Note there is no parameter estimation mentioned here. $\beta_0$ and $\beta_1$ represent the true parameters for the model, in the sense that if you were to make numerous observations of the response for a given value of $x_i$, you would find that these would be normally distributed with mean $\mu_i = \beta_0 + \beta_1 x_i$ and variance $\sigma^2$.

The best way to understand the random variable $$\sum_{i=1}^n (y_i - \bar y)^2$$ is to first ask, if a single $y_i$ has expectation $\mu_i$, then what is the expectation of the sample mean $\bar y$? This easily follows from the law of total expectation: $$\operatorname{E}[\bar y] = \frac{1}{n} \sum_{i=1}^n \operatorname{E}[y_i] = \frac{1}{n} \sum_{i=1}^n \beta_0 + \beta_1 x_i = \beta_0 + \beta_1 \bar x,$$ which is simply the response at the mean value of the covariate. Let's call this value $\mu$.

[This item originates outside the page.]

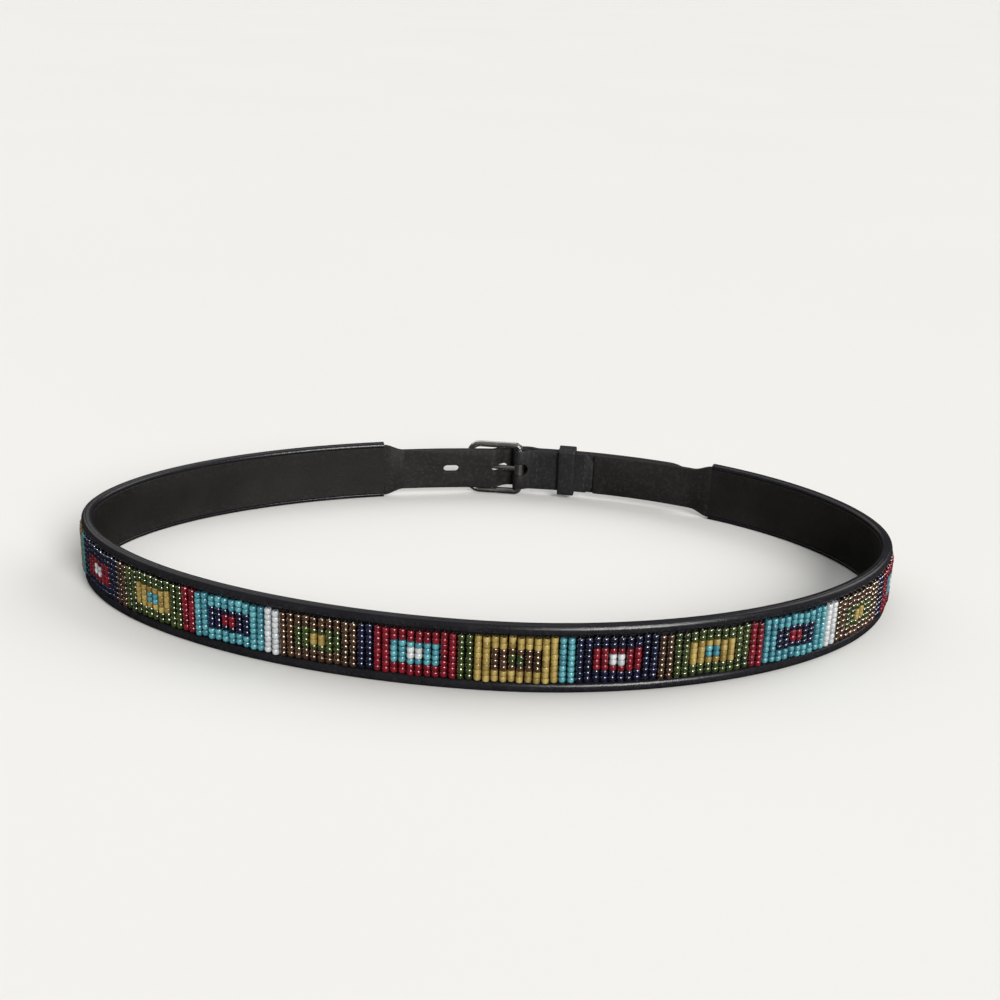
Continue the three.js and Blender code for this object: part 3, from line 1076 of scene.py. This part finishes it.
def make_floor():
    """A wide pale floor, which mirrored rays see as dark, so that the dark beads stay dark."""
    shape = bmesh.new()
    bmesh.ops.create_circle(shape, cap_ends=True, segments=64, radius=12)
    mesh = bpy.data.meshes.new("floor")
    shape.to_mesh(mesh)
    shape.free()
    material, tree, shader, places = new_material("pale_floor")
    plaster = noise(tree, places, 3, 2)
    colour = ramp(tree, plaster, (0.3, (0.80, 0.80, 0.78)), (0.7, (0.81, 0.81, 0.79)))
    mirrored = node(tree, "ShaderNodeLightPath").outputs["Is Glossy Ray"]
    colour = mix_colour(tree, mirrored, colour, (0.02, 0.02, 0.02))
    tree.links.new(colour, shader.inputs["Base Color"])
    shader.inputs["Roughness"].default_value = 0.8
    shader.inputs["Specular IOR Level"].default_value = 0.2
    mesh.materials.append(material)
    floor = bpy.data.objects.new("floor", mesh)
    bpy.context.scene.collection.objects.link(floor)


def make_light(name, azimuth, elevation, width, strength):
    """A wide soft far light, its azimuth counted from the front towards the right."""
    data = bpy.data.lights.new(name, "SUN")
    data.energy = strength
    data.angle = math.radians(width)
    data.color = (1.0, 0.985, 0.96)
    turn = math.radians(azimuth)
    rise = math.radians(elevation)
    towards = Vector((math.sin(turn) * math.cos(rise), -math.cos(turn) * math.cos(rise), math.sin(rise)))
    light = bpy.data.objects.new(name, data)
    light.rotation_mode = "QUATERNION"
    light.rotation_quaternion = towards.to_track_quat("Z", "Y")
    bpy.context.scene.collection.objects.link(light)


def make_sky():
    """The even room light, brightest overhead and dim towards the horizon, before a pale backdrop."""
    world = bpy.data.worlds.new("pale_room")
    world.use_nodes = True
    tree = world.node_tree
    direction = node(tree, "ShaderNodeTexCoord").outputs["Generated"]
    parts = node(tree, "ShaderNodeSeparateXYZ")
    tree.links.new(direction, parts.inputs["Vector"])
    height = maths(tree, "MAXIMUM", parts.outputs["Z"], 0.0)
    overhead = maths(tree, "MULTIPLY", height, height)
    strength = maths(tree, "ADD", maths(tree, "MULTIPLY", overhead, 0.27), 0.12)
    path = node(tree, "ShaderNodeLightPath")
    mirrored = maths(tree, "MULTIPLY", path.outputs["Is Glossy Ray"], 0.55)
    strength = maths(tree, "MULTIPLY", strength, maths(tree, "SUBTRACT", 1.0, mirrored))
    backdrop = maths(tree, "MULTIPLY", path.outputs["Is Camera Ray"], 0.9)
    strength = maths(tree, "MAXIMUM", strength, backdrop)
    background = tree.nodes["Background"]
    background.inputs["Color"].default_value = (0.97, 0.98, 1.0, 1)
    tree.links.new(strength, background.inputs["Strength"])
    bpy.context.scene.world = world
    bpy.context.scene.view_settings.view_transform = "Standard"


make_bindings()
make_lining()
make_strap_core()
make_tail()
make_buckle_fold()
make_buckle_back()
make_keeper()
make_bead_thread(make_beads())
make_seam_stitches()

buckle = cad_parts["buckle"]
buckle.data.materials.clear()
buckle.data.materials.append(polished_steel)

make_camera()
make_floor()
make_light("window_light", azimuth=28, elevation=27, width=26, strength=3.2)
make_light("right_fill", azimuth=115, elevation=38, width=45, strength=1.1)
make_light("left_fill", azimuth=-138, elevation=50, width=70, strength=0.8)
make_sky()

Now it is easy to partition the sum of squares, knowing that by construction, the mean deviation of $\bar y$ from $\mu$ is zero: $$\begin{align*} \sum_{i=1}^n (y_i - \bar y)^2 &= \sum_{i=1}^n (y_i - \mu + \mu - \bar y)^2 \\ &= \sum_{i=1}^n \left( (y_i - \mu)^2 + 2(y_i - \mu)(\mu - \bar y) + (\mu - \bar y)^2 \right) \\ &= \sum_{i=1}^n (y_i - \mu)^2 + 2 (\mu - \bar y) \sum_{i=1}^n (y_i - \mu) + n(\mu - \bar y)^2 \\ &= \sum_{i=1}^n (y_i - \mu)^2 + 2 (\mu - \bar y)(n \bar y - n \mu) + n(\mu - \bar y)^2 \\ &= \sum_{i=1}^n (y_i - \mu)^2 - n(\mu - \bar y)^2. \end{align*}$$ The expected value $\operatorname{E}[(\bar y - \mu)^2] = \operatorname{Var}[\bar y]$ by definition, and by the independence of responses, $$\operatorname{Var}[\bar y] \overset{\text{ind}}{=} \frac{1}{n^2} \sum_{i=1}^n \operatorname{Var}[y_i] = \frac{\sigma^2}{n}.$$ So all that remains is to compute the expectation of the first term. But $$\operatorname{E}\left[\sum_{i=1}^n (y_i - \mu)^2\right] = \sum_{i=1}^n \operatorname{E}[(y_i - \mu)^2],$$ and since $$\begin{align*}\operatorname{E}[(y_i - \mu)^2] &= \operatorname{E}[(y_i - \mu_i + \mu_i - \mu)^2] \\ &= \operatorname{E}[(y_i - \mu_i)^2] + 2(\mu_i - \mu) \operatorname{E}[y_i - \mu_i] + (\mu_i - \mu)^2 \\ &= \operatorname{Var}[y_i] + (\mu_i - \mu)^2 \\ &= \sigma^2 + (\mu_i - \mu)^2, \end{align*}$$ we obtain after putting everything together $$\begin{align*} \operatorname{E}\left[\sum_{i=1}^n (y_i - \bar y)^2\right] &= n \sigma^2 + \sum_{i=1}^n (\mu_i - \mu)^2 - \sigma^2 \\ &= (n-1)\sigma^2 + \sum_{i=1}^n (\beta_0 + \beta_1 x_i - (\beta_0 + \beta_1 \bar x))^2 \\ &= (n-1)\sigma^2 + \beta_1^2 \sum_{i=1}^n (x_i - \bar x)^2 \end{align*}$$ as claimed.

Throughout our discussion, the only random variables here have been $\epsilon_i$ and any functions of these, such as $y_i$ and $\bar y$. The quantities $\mu_i$ and $\mu$ are not random, being functions of the parameters and covariate. It is important to keep this in mind.